## TASK TO COMPLETE
Set down the material once more, exactly as it appears.
## BEGIN DATASET EXTRACT
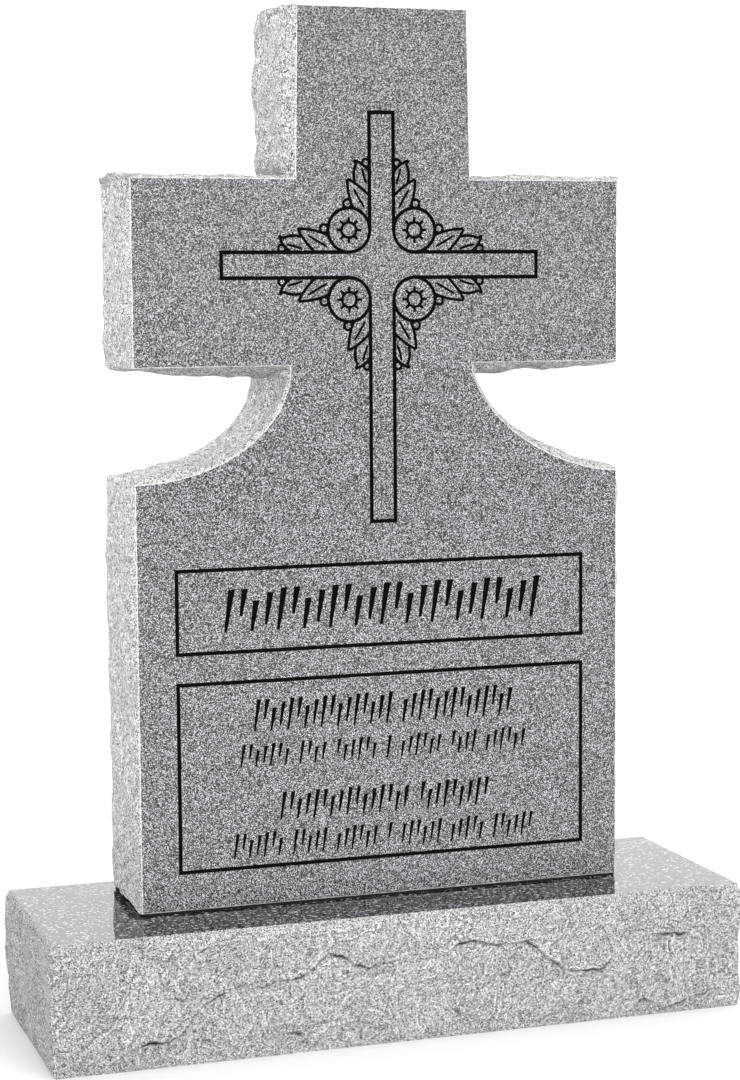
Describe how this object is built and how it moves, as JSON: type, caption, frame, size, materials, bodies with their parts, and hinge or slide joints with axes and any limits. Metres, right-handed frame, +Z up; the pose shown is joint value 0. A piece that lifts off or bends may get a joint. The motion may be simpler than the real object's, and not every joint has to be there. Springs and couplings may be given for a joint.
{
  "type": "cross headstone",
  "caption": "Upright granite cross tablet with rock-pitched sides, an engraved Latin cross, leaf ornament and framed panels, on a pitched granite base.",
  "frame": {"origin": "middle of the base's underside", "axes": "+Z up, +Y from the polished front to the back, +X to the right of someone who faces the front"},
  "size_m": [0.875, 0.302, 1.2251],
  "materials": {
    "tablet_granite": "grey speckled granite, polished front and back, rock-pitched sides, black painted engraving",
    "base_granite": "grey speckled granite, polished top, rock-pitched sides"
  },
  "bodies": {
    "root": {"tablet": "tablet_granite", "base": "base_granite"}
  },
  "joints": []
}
## END DATASET EXTRACT
## OUTPUT OF THE TASK
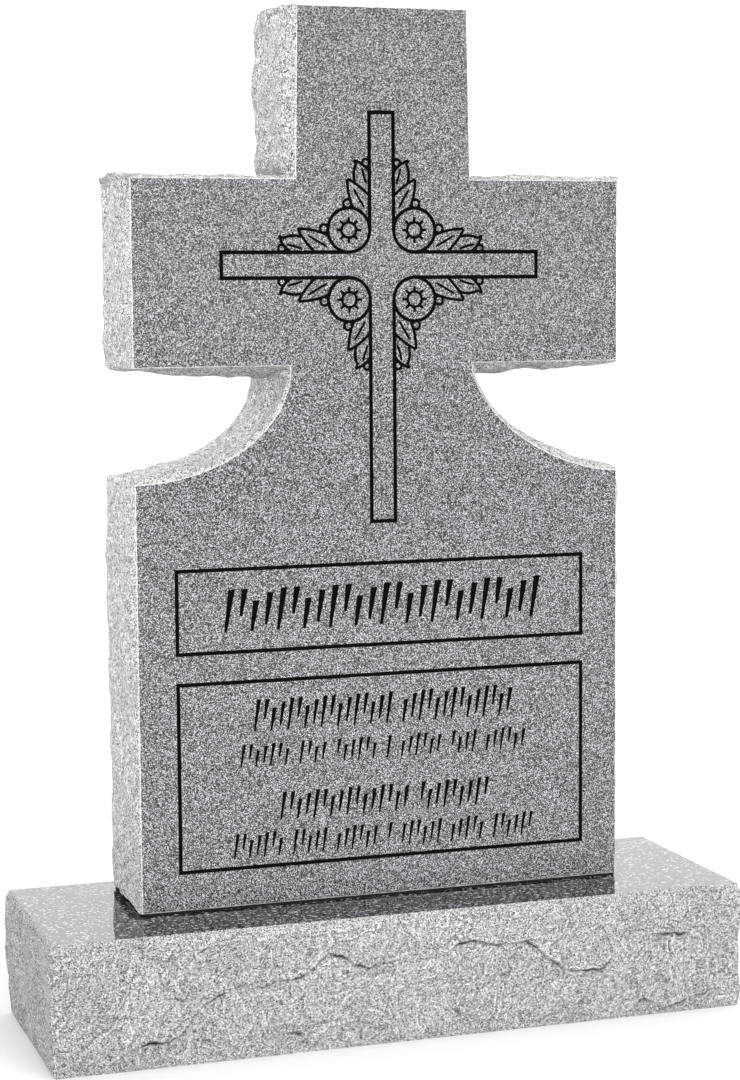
Describe how this object is built and how it moves, as JSON: type, caption, frame, size, materials, bodies with their parts, and hinge or slide joints with axes and any limits. Metres, right-handed frame, +Z up; the pose shown is joint value 0. A piece that lifts off or bends may get a joint. The motion may be simpler than the real object's, and not every joint has to be there. Springs and couplings may be given for a joint.
{
  "type": "cross headstone",
  "caption": "Upright granite cross tablet with rock-pitched sides, an engraved Latin cross, leaf ornament and framed panels, on a pitched granite base.",
  "frame": {"origin": "middle of the base's underside", "axes": "+Z up, +Y from the polished front to the back, +X to the right of someone who faces the front"},
  "size_m": [0.875, 0.302, 1.2251],
  "materials": {
    "tablet_granite": "grey speckled granite, polished front and back, rock-pitched sides, black painted engraving",
    "base_granite": "grey speckled granite, polished top, rock-pitched sides"
  },
  "bodies": {
    "root": {"tablet": "tablet_granite", "base": "base_granite"}
  },
  "joints": []
}